Maran, who is usually present along with Karunanidhi on most party functions, stayed away from the celebration of Karunanidhi's 50th year as a legislator, which was attended by Manmohan Singh and Sonia Gandhi. DMK's administrative committee suggested that Maran be removed from the Union Cabinet for violating party discipline. Maran, however, resigned voluntarily, insisting that he had never taken part in anti-party activities and that someone was misleading the party chief.

Kalaignar TV, a new channel owned by the Karunanidhi family, was launched as a potential rival to Sun TV when the tensions between Karunanidhi and the Maran brothers were at their height. The government also announced the formation of Tamil Nadu Arasu Cable TV Corporation Limited, a new multiple-system operator, which was intended to end the monopoly of Sun Cable Vision. In December 2008, the Marans made peace with the Karunanidhi family.

===Court proceedings===
The management of Dinakaran accused the police of ignoring their formal complaint, which specifically sought action against Azhagiri, and instead chose to act on a suo motu complaint which did not include his name.

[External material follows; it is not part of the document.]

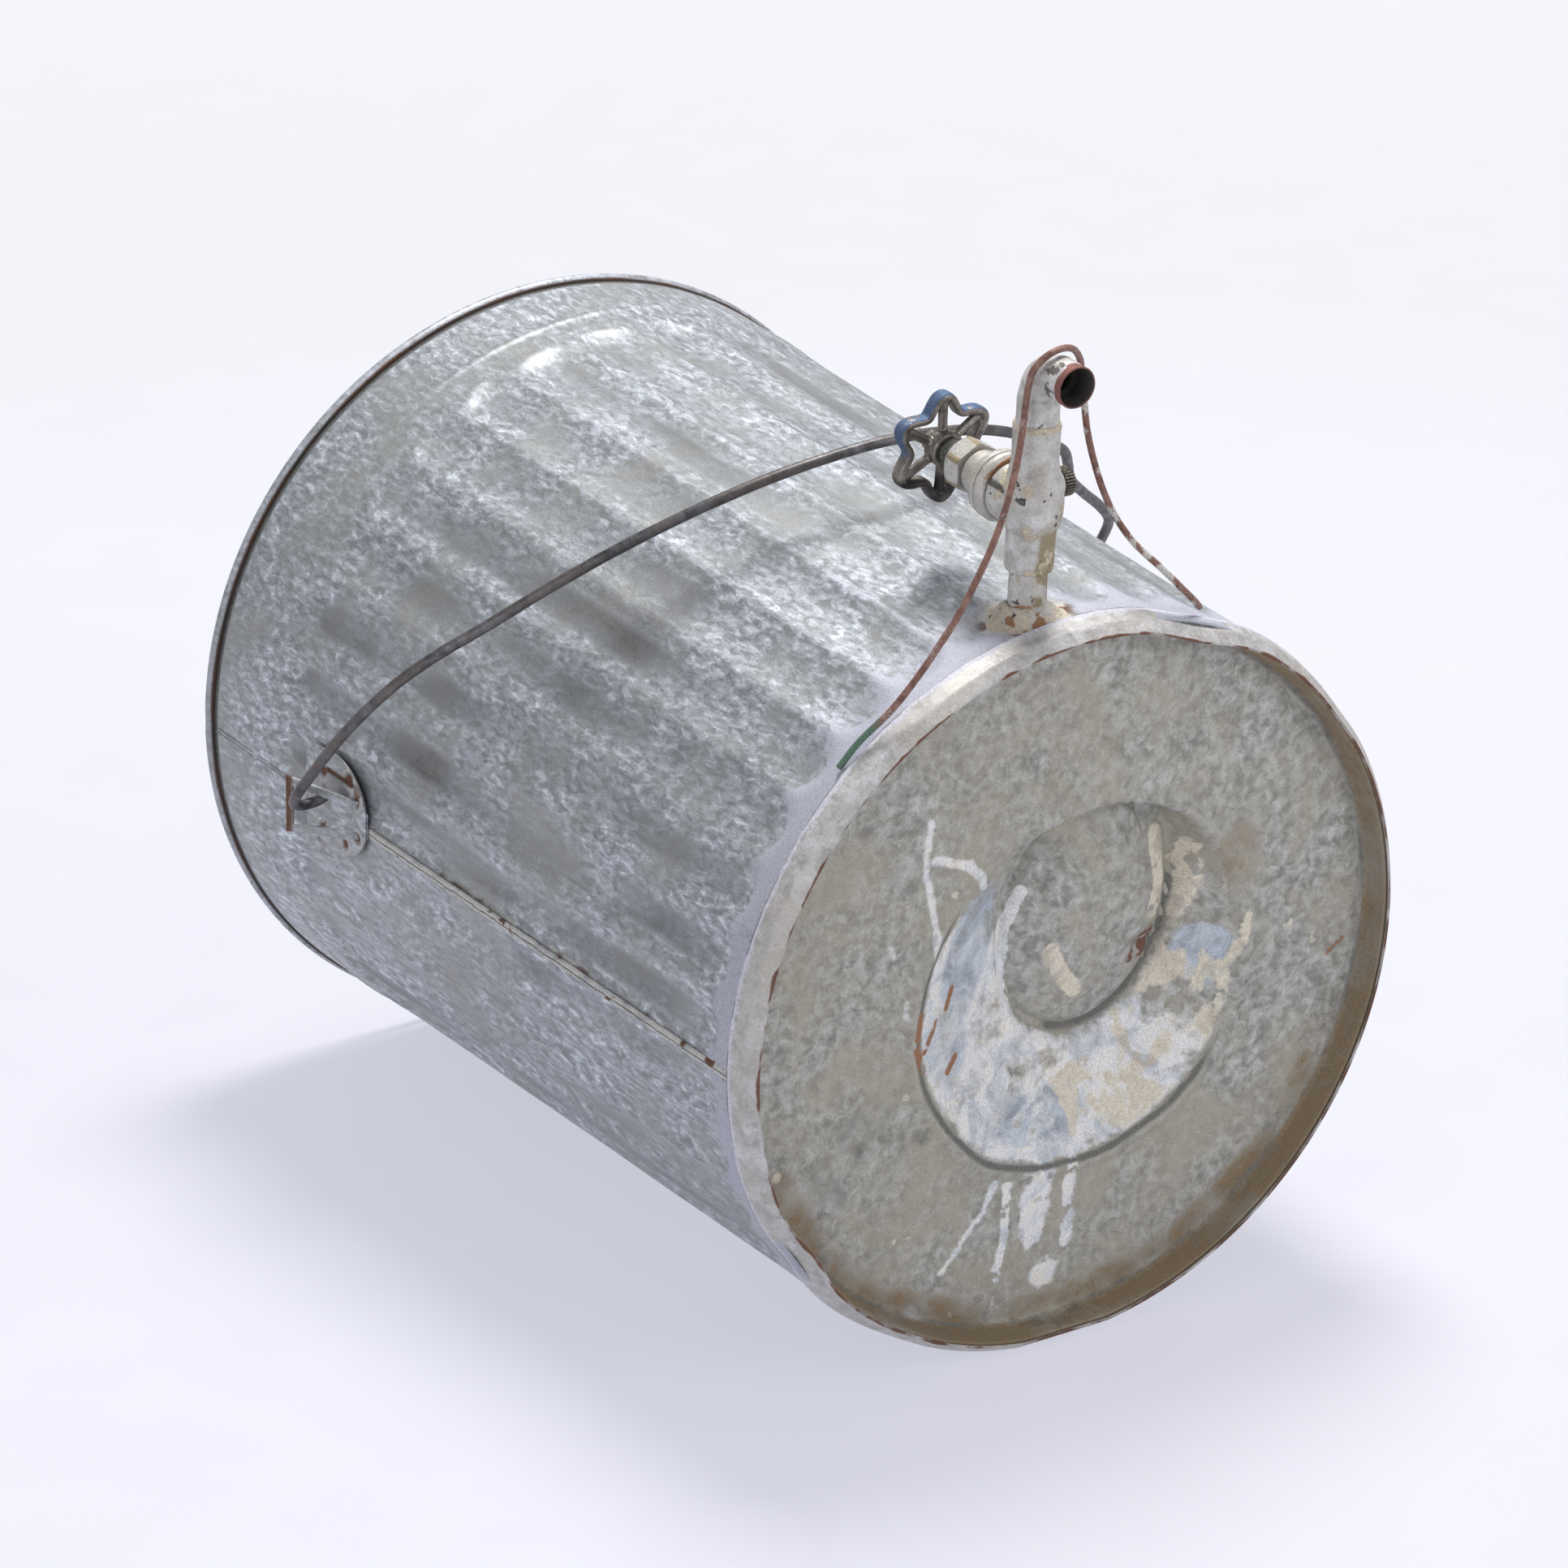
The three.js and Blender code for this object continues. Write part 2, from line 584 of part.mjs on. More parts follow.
// The elbow as stations along its bent axis: [distance, outer radius, inner radius].
const ELBOW_ARC = (ELBOW_BEND * Math.PI) / 2;
const ELBOW_CUP = CUP_DEPTH - 0.3;
const ELBOW_STATIONS = [
  [0, ELBOW_RADIUS, TUBE_RADIUS + GAP], [ELBOW_CUP, ELBOW_RADIUS, TUBE_RADIUS + GAP],
  [ELBOW_CUP + 1, ELBOW_RADIUS, TUBE_BORE], [ELBOW_CUP + 3, 8.3, TUBE_BORE], [ELBOW_CUP + 7, 8.3, TUBE_BORE],
  [ELBOW_CUP + 12.5, 8.3, TUBE_BORE], [ELBOW_CUP + ELBOW_ARC - 3, 8.3, TUBE_BORE],
  [ELBOW_CUP + ELBOW_ARC - 1, ELBOW_RADIUS, TUBE_BORE],
  [ELBOW_CUP + ELBOW_ARC, ELBOW_RADIUS, TUBE_RADIUS + GAP],
  [ELBOW_CUP + ELBOW_ARC + CUP_DEPTH, ELBOW_RADIUS, TUBE_RADIUS + GAP],
];

function outletElbow() {
  const columns = 24;
  const surface = (which) => (i, j) => {
    const distance = ELBOW_STATIONS[i][0] - ELBOW_CUP;
    const radius = ELBOW_STATIONS[i][which];
    const turn = Math.min(Math.PI / 2, Math.max(0, distance / ELBOW_BEND));
    const before = Math.min(0, distance);
    const after = Math.max(0, distance - ELBOW_ARC);
    const across = radius * Math.cos((TAU * j) / columns);
    const side = radius * Math.sin((TAU * j) / columns);
    const x = ELBOW_BEND - (ELBOW_BEND - across) * Math.cos(turn) + after;
    const z = OUTLET_LEVEL - ELBOW_BEND + (ELBOW_BEND - across) * Math.sin(turn) + before;
    return [x, side, z];
  };
  return skin(ELBOW_STATIONS.length - 1, columns, surface(1), surface(2), true);
}

// ---- Assembly ----

const valvePlace = new THREE.Vector3(...place(wallRadius(VALVE_HEIGHT), VALVE_ANGLE, VALVE_HEIGHT));
const taper = Math.atan((WALL_RADIUS_RIM - WALL_RADIUS_BASE) / CAN_HEIGHT) + VALVE_TIP * DEG;
valve.position.copy(valvePlace);
valve.rotation.set(0, Math.PI / 2 + taper, 0);
valve.rotateX(VALVE_LEAN * DEG);
valve.updateMatrix();

const holeInCan = nippleHole.clone().applyMatrix4(valve.matrix);
addMesh("can_wall", fromSolid(wallSolid.subtract(solid(holeInCan))), "galvanised", can);
addMesh("rolled_rim", rolledRim(), "galvanised", can);
addMesh("rim_wire", rimWire(), "bail", can);
addMesh("base_hoop", baseHoop(), "painted", can);
addMesh("bottom_pan", bottomPan(), "pan", can);
addMesh("side_seam_lower", seamStrip(17, EAR_START - 1), "galvanised", can);
addMesh("side_seam_upper", seamStrip(EAR_START + EAR_LENGTH + 1, 423), "galvanised", can);

const earShape = ear();
const earNear = addMesh("ear_near", earShape, "galvanised", can);
earNear.rotation.z = -Math.PI / 2;
const earFar = addMesh("ear_far", earShape.clone(), "galvanised", can);
earFar.rotation.z = Math.PI / 2;

// Solder heaped round the nipple, cut to the fluted wall with a small gap.
const thickWall = solid(skin(4, FLUTES * FLUTE_STEPS, fillSurface(GAP), fillSurface(-6), true));
function fillSurface(lift) {
  const heights = [16.5, FLUTE_BOTTOM, FLUTE_BOTTOM + FLUTE_END, 60, 80];
  return (i, j) => {
    const angle = SEAM_ANGLE + (360 * j) / (FLUTES * FLUTE_STEPS);
    const depth = lift > 0 ? fluteDepth(angle, heights[i]) : 0;
    return place(wallRadius(heights[i]) + lift - depth, angle, heights[i]);
  };
}
const heap = turned([
  [TUBE_RADIUS + GAP, -4], [13, -4], [13, 0.4], [11.2, 2.6], [9.3, 4.6], [TUBE_RADIUS + GAP, 6],
], 28);
const heapInCan = solid(heap.clone().applyMatrix4(valve.matrix));
addMesh("solder_joint", fromSolid(heapInCan.subtract(thickWall)), "painted", can);

const bail = addMesh("bail", bailWire(), "bail", can);
addMesh("brace_wire", tube(BRACE_ROUTE, BRACE_WIRE, 6, 2), "rust", can);

addMesh("pipe_nipple", pipeNipple(), "painted", valve);
addMesh("valve_body", valveBody(), "painted", valve);
addMesh("bonnet", bonnet(), "painted", valve);
addMesh("stem_packing", stemPacking(), "rubber", valve);
addMesh("packing_nut", packingNut(), "painted", valve);
addMesh("valve_stem", valveStem(), "brass", valve);
addMesh("disc_holder", discHolder(), "brass", valve);
addMesh("disc_washer", discWasher(), "rubber", valve);
addMesh("disc_screw", discScrew(), "brass", valve);
addMesh("handwheel", handwheel(), "wheel", valve);
addMesh("wheel_nut", wheelNut(), "wheel", valve);
addMesh("drain_cap", drainCap(), "bronze", valve);
addMesh("drain_seal", drainSeal(), "rubber", valve);
addMesh("outlet_nipple", outletNipple(), "copper", valve);
addMesh("outlet_elbow", outletElbow(), "painted", valve);

// Lay the can down so that the flattened chords of the hoop and the rim are level.
const LIE_RISE = RIM_RADIUS - RIM_FLAT - HOOP_RADIUS + HOOP_FLAT;
const LIE = Math.atan(LIE_RISE / (CAN_HEIGHT - RIM_ROLL - HOOP_HEIGHT));
can.rotation.y = -(Math.PI / 2 - LIE);

// The bail turns about the line through both ears.
bail.position.set(PIVOT_OFFSET, 0, PIVOT_HEIGHT);
bail.rotation.y = BAIL_TILT * DEG;

// Origin at the middle of the bottom of the whole object's box.
model.updateMatrixWorld(true);
const box = new THREE.Box3().setFromObject(model, true);
model.position.set(-(box.min.x + box.max.x) / 2, -(box.min.y + box.max.y) / 2, -box.min.z);

export default model;
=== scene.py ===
# Farm-made poultry waterer fount: a fluted galvanised can on its side, with a soldered
# stop-and-waste valve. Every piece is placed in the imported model's frame. Lengths are in
# millimetres until make() turns them to metres, and lights, floor and camera are in metres.
import json
import math
import bpy
import bmesh
import numpy as np
from mathutils import Matrix

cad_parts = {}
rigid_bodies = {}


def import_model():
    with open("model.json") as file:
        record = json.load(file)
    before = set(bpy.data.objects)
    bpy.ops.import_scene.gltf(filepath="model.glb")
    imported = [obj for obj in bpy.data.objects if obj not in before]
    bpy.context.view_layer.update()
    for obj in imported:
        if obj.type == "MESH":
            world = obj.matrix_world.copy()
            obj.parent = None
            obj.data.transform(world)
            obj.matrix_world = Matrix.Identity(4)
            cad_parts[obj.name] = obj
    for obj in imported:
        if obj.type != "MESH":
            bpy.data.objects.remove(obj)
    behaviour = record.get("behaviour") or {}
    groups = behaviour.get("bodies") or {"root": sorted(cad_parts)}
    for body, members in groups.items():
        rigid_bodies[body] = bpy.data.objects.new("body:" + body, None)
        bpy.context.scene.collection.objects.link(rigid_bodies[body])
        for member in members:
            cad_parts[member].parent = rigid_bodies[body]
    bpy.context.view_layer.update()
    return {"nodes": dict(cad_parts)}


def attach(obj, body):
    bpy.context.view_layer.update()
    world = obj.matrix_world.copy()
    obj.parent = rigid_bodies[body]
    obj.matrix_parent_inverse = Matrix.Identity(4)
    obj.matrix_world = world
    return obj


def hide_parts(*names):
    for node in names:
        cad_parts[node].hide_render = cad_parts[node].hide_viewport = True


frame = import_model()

MM = 0.001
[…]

On 16 May 2009, police arrested their prime suspect, P. Pandi (aka "Attack" Pandi), who later confessed to spearheading the attack. The case was transferred to the Central Bureau of Investigation, which named 17 accused in a 32-page charge sheet, including a deputy superintendent charged with dereliction of duty. In December 2009, all 17 were acquitted by the district sessions court, which claimed that the case had not been proven beyond all reasonable doubt. In March 2011, the Madras High Court allowed an appeal challenging this decision, despite a delay in filing the same. The CBI contended that the trial court "ought to have considered the evidentiary value of Prosecution Witness 1", even though he had "turned hostile" during the proceedings.